TASK BRIEF: Return the listing word for word, as given.
* begin DATA SECTION *
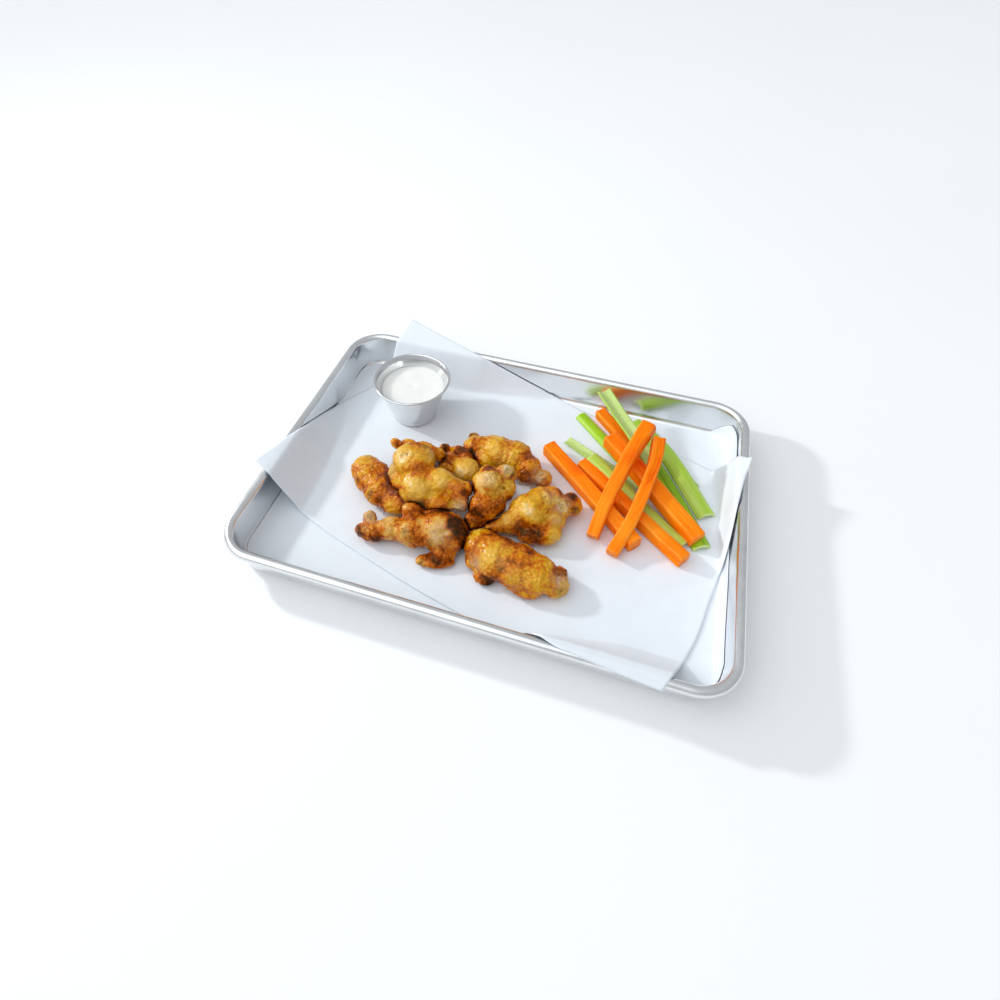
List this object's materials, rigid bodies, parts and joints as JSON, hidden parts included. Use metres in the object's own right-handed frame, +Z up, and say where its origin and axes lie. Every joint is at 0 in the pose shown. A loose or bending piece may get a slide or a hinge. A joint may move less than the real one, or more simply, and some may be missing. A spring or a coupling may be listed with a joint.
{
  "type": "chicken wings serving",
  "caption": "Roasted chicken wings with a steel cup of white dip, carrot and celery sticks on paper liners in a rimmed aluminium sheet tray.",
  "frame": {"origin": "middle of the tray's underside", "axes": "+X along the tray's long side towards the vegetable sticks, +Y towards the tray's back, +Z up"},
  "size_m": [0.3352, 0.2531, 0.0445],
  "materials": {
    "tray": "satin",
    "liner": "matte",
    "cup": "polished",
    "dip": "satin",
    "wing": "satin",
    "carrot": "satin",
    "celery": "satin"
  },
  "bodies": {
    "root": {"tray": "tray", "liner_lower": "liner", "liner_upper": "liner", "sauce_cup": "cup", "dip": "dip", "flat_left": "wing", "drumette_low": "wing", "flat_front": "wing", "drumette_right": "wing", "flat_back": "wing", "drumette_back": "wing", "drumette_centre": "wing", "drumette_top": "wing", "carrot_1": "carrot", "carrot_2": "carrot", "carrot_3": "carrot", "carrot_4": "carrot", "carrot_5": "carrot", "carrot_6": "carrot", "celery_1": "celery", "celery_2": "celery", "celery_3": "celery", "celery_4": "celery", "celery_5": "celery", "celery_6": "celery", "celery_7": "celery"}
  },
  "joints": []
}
* end DATA SECTION *
FULL OUTPUT:
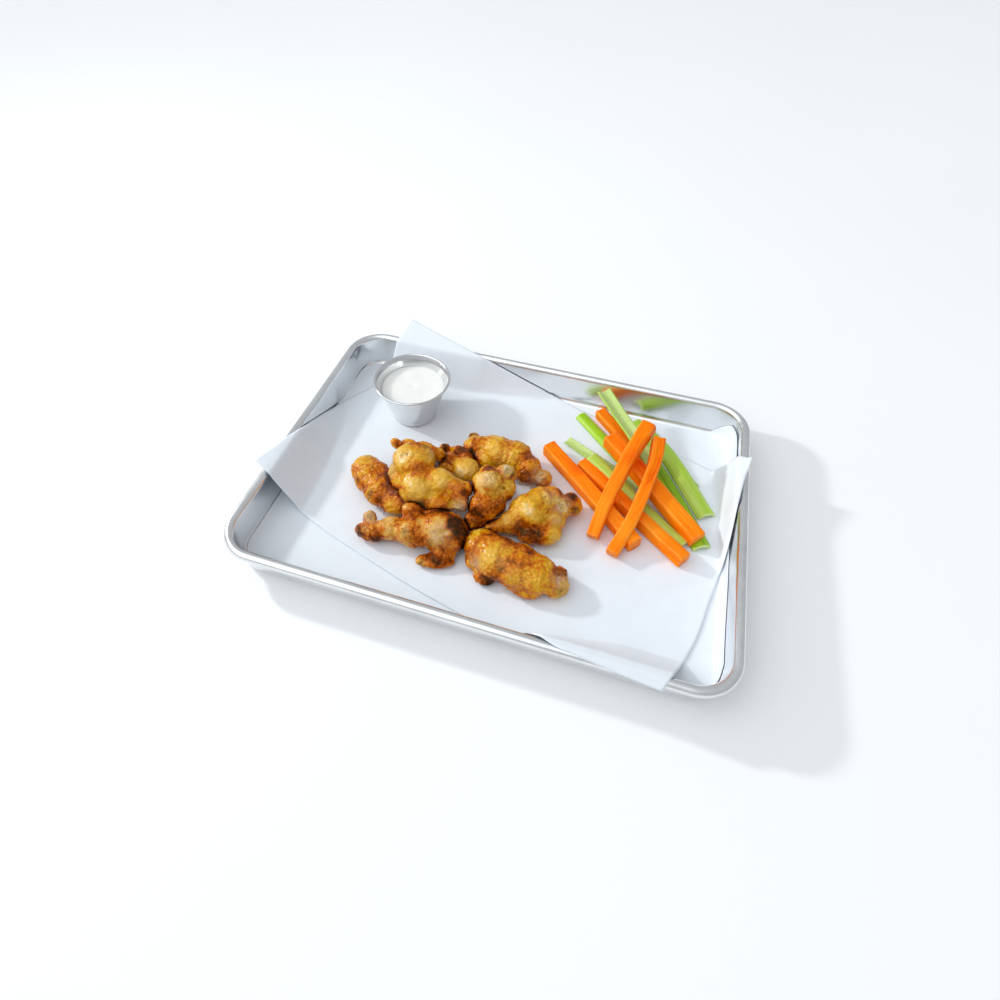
List this object's materials, rigid bodies, parts and joints as JSON, hidden parts included. Use metres in the object's own right-handed frame, +Z up, and say where its origin and axes lie. Every joint is at 0 in the pose shown. A loose or bending piece may get a slide or a hinge. A joint may move less than the real one, or more simply, and some may be missing. A spring or a coupling may be listed with a joint.
{
  "type": "chicken wings serving",
  "caption": "Roasted chicken wings with a steel cup of white dip, carrot and celery sticks on paper liners in a rimmed aluminium sheet tray.",
  "frame": {"origin": "middle of the tray's underside", "axes": "+X along the tray's long side towards the vegetable sticks, +Y towards the tray's back, +Z up"},
  "size_m": [0.3352, 0.2531, 0.0445],
  "materials": {
    "tray": "satin",
    "liner": "matte",
    "cup": "polished",
    "dip": "satin",
    "wing": "satin",
    "carrot": "satin",
    "celery": "satin"
  },
  "bodies": {
    "root": {"tray": "tray", "liner_lower": "liner", "liner_upper": "liner", "sauce_cup": "cup", "dip": "dip", "flat_left": "wing", "drumette_low": "wing", "flat_front": "wing", "drumette_right": "wing", "flat_back": "wing", "drumette_back": "wing", "drumette_centre": "wing", "drumette_top": "wing", "carrot_1": "carrot", "carrot_2": "carrot", "carrot_3": "carrot", "carrot_4": "carrot", "carrot_5": "carrot", "carrot_6": "carrot", "celery_1": "celery", "celery_2": "celery", "celery_3": "celery", "celery_4": "celery", "celery_5": "celery", "celery_6": "celery", "celery_7": "celery"}
  },
  "joints": []
}